Cuando celebras la historia de tu alegría, en el recuerdo de que tu ser es un cuenco roto debes hacerlo con oro y platino. Cada impacto y cada quiebra cobran su verdadero valor.
Y entonces esas brechas doradas pasan a ser lo que realmente son; la persona que tú eres. Cincelada golpe a golpe y caída a caída, cada día el siniestro sabor a carbón que se desliza por la garganta hasta lo más hondo da a tu vida su sentido auténtico.
En la cultura japonesa se hace con la cerámica. Hasta con la más fina. El énfasis del oro supera incluso la belleza del artefacto. Quizás porque en esa reparación, más allá del arte y la belleza, se llega a ese estado de ataraxia que es calma y conciliación. Este método de reparación, el Kintsugi o Kintsukuroi supera, en dignidad y belleza, incluso al objeto creado.
El Kintsugi sugiere empalme, el Kintsukuroi, reparación. Empalmar y reparar con oro.

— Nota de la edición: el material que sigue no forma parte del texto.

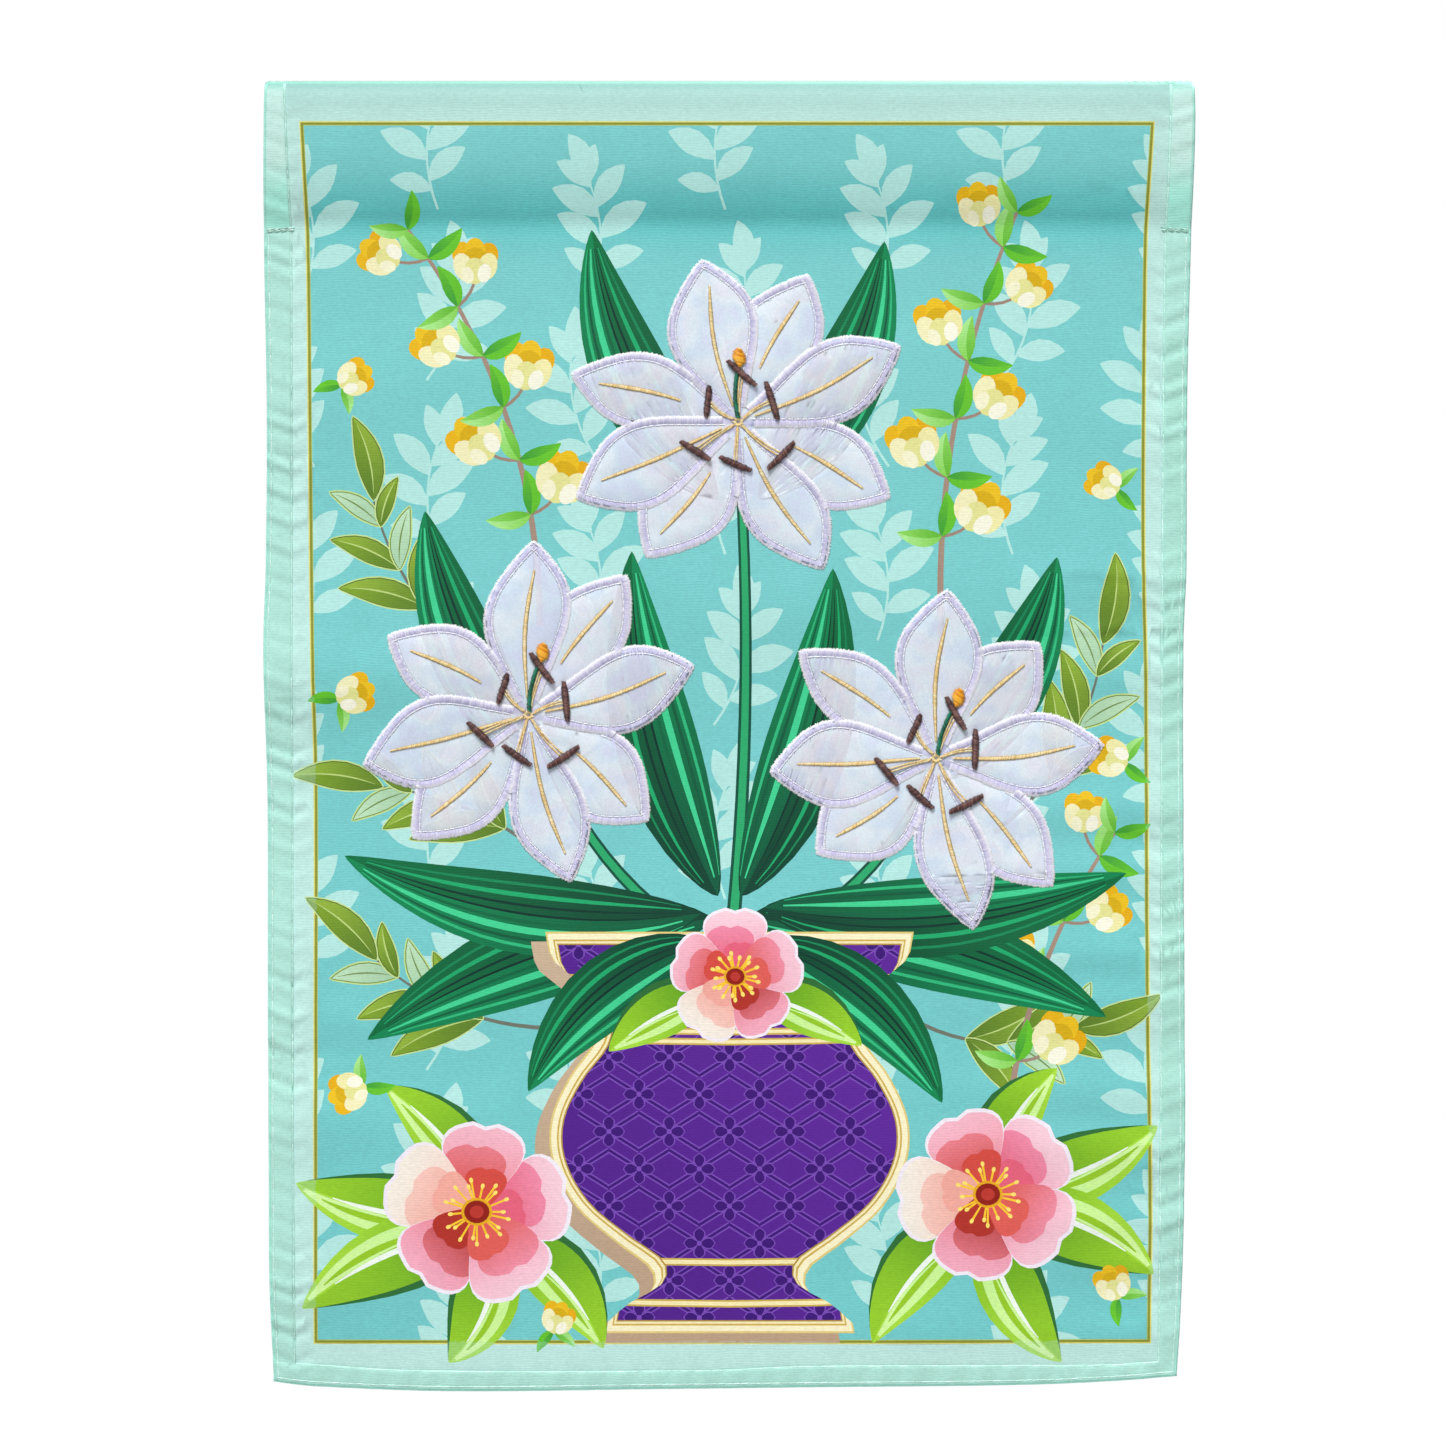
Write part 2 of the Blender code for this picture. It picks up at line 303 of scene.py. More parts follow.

Una sonrisa también puede ser recuperada con estos métodos. Basta con poner oro en la fragua del propio corazón. Y dar calor con el vivo deseo de sentir la vida en cada rincón de nuestro cuerpo.
Poco después de esbozar esa sonrisa, el alma liberada de su prisión, que es el sufrimiento, recorre todos los filamentos de nuestro cuerpo, hasta penetrar en la esencia atómica de su propia composición. Llega la calma, el sosiego, la ataraxia sublime que hay en la contemplación.
Lo que gusta llamarse como reconexión. Y es cierto, para sentirnos uno con el mundo, primero debemos unir nuestras partes rotas. Para desprendernos entonces del temor supino.
Pues la quiebra es quiebra solo cuando no hay reparación. Una vez recompuesto, ese desquebrajo, curado con el oro de la indulgencia que supone ser compasivo con uno mismo, volvemos a la vida y su natural estado.
Y nada hay tan osado como expresar esa clase de sonrisa que no se avergüenza de haber llorado. Porque en esa sonrisa también hay una promesa de amor a la vida.
Consagrada como sólo puede hacerse, con respeto.